>> Start Stored data

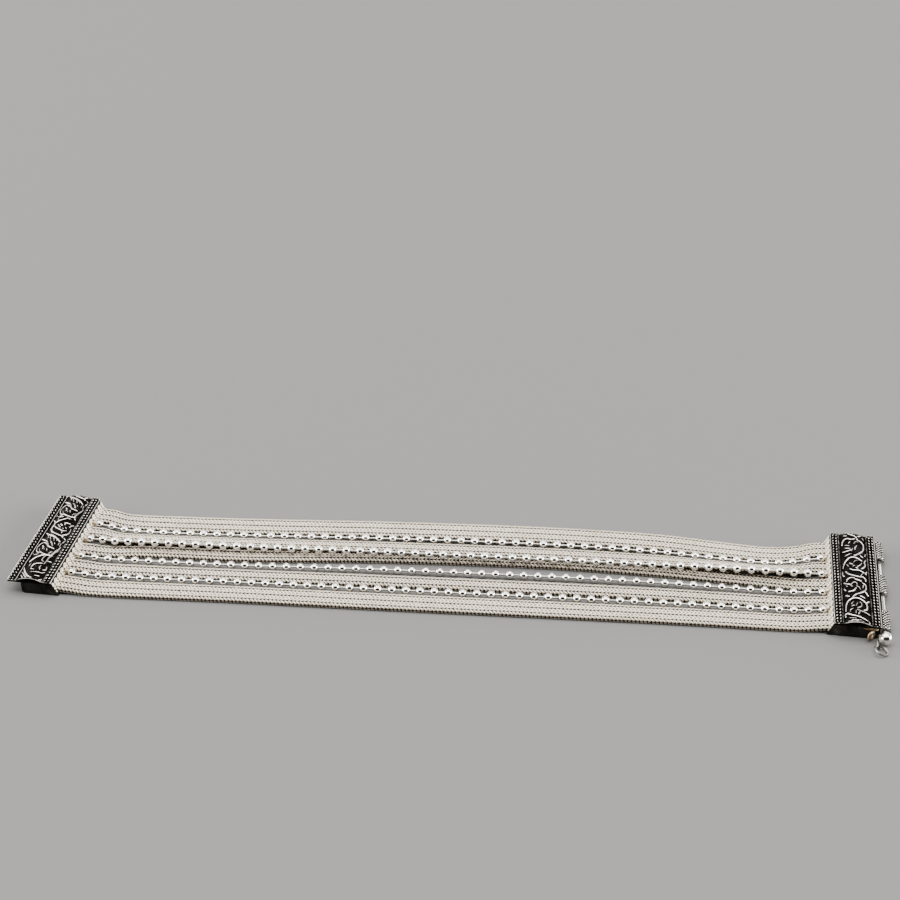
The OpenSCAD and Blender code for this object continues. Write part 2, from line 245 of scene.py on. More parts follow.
def lay_at(s, column):
    """Smooth interpolation in one column of the lay table, level at both ends."""
    s = np.asarray(s, float)
    station, value = LAY[:, 0], LAY[:, column]
    slope = np.zeros(len(LAY))
    slope[1:-1] = (value[2:] - value[:-2]) / (station[2:] - station[:-2])
    i = np.clip(np.searchsorted(station, s, side="right") - 1, 0, len(LAY) - 2)
    step = station[i + 1] - station[i]
    t = (s - station[i]) / step
    return (
        (2 * t**3 - 3 * t**2 + 1) * value[i]
        + (t**3 - 2 * t**2 + t) * step * slope[i]
        + (3 * t**2 - 2 * t**3) * value[i + 1]
        + (t**3 - t**2) * step * slope[i + 1]
    )


def row_rise(s):
    """Height of rows 3 and 4."""
    return BALL_D / 2 + REST_GAP + ROW_CLIMB * lay_at(s, CLIMB)


def strap_rise(s):
    """Height of straps 3 and 5."""
    return STRAP_T / 2 + REST_GAP + STRAP_CLIMB * lay_at(s, CLIMB)


def row_yz(n, s):
    """Place across the band and height of row N."""
    if n == 1:
        return lay_at(s, ROW1_Y), lay_at(s, ROW1_Z)
    if n == 2:
        return lay_at(s, ROW2_Y), lay_at(s, ROW2_Z)
    return lay_at(s, ROW3_Y if n == 3 else ROW4_Y), row_rise(s)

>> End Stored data

What is expected.
Copy every line of the material, please, keeping it exactly the same.

Exercise solution.
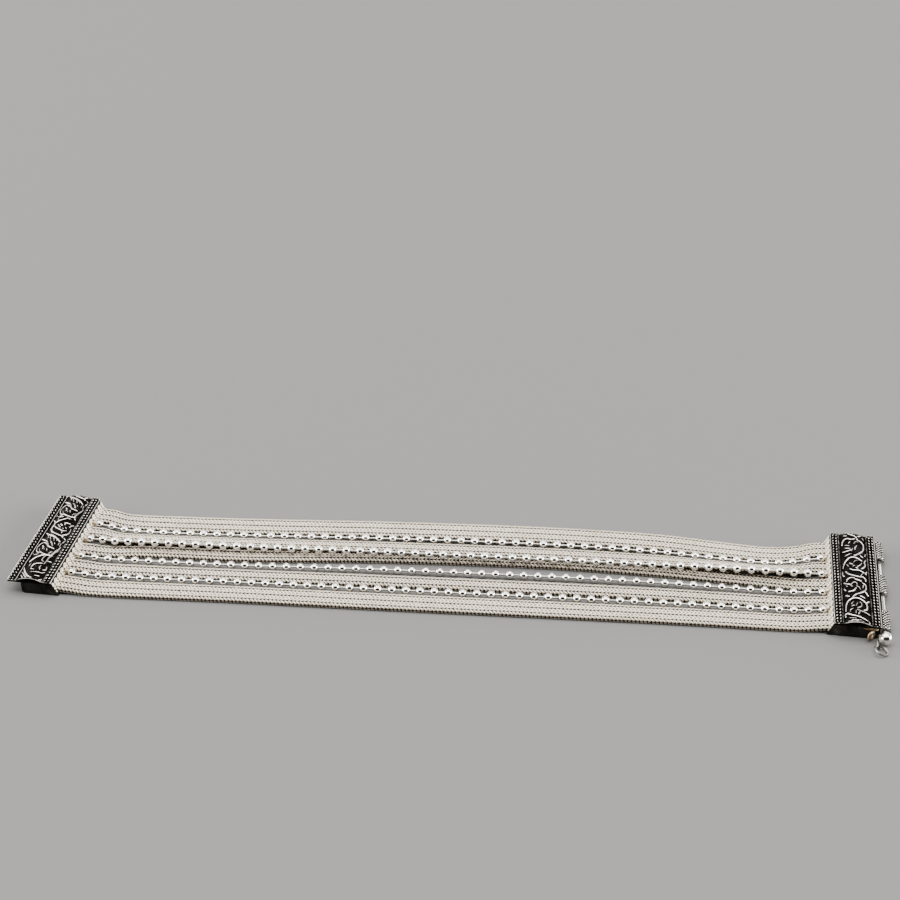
The OpenSCAD and Blender code for this object continues. Write part 2, from line 245 of scene.py on. More parts follow.
def lay_at(s, column):
    """Smooth interpolation in one column of the lay table, level at both ends."""
    s = np.asarray(s, float)
    station, value = LAY[:, 0], LAY[:, column]
    slope = np.zeros(len(LAY))
    slope[1:-1] = (value[2:] - value[:-2]) / (station[2:] - station[:-2])
    i = np.clip(np.searchsorted(station, s, side="right") - 1, 0, len(LAY) - 2)
    step = station[i + 1] - station[i]
    t = (s - station[i]) / step
    return (
        (2 * t**3 - 3 * t**2 + 1) * value[i]
        + (t**3 - 2 * t**2 + t) * step * slope[i]
        + (3 * t**2 - 2 * t**3) * value[i + 1]
        + (t**3 - t**2) * step * slope[i + 1]
    )


def row_rise(s):
    """Height of rows 3 and 4."""
    return BALL_D / 2 + REST_GAP + ROW_CLIMB * lay_at(s, CLIMB)


def strap_rise(s):
    """Height of straps 3 and 5."""
    return STRAP_T / 2 + REST_GAP + STRAP_CLIMB * lay_at(s, CLIMB)


def row_yz(n, s):
    """Place across the band and height of row N."""
    if n == 1:
        return lay_at(s, ROW1_Y), lay_at(s, ROW1_Z)
    if n == 2:
        return lay_at(s, ROW2_Y), lay_at(s, ROW2_Z)
    return lay_at(s, ROW3_Y if n == 3 else ROW4_Y), row_rise(s)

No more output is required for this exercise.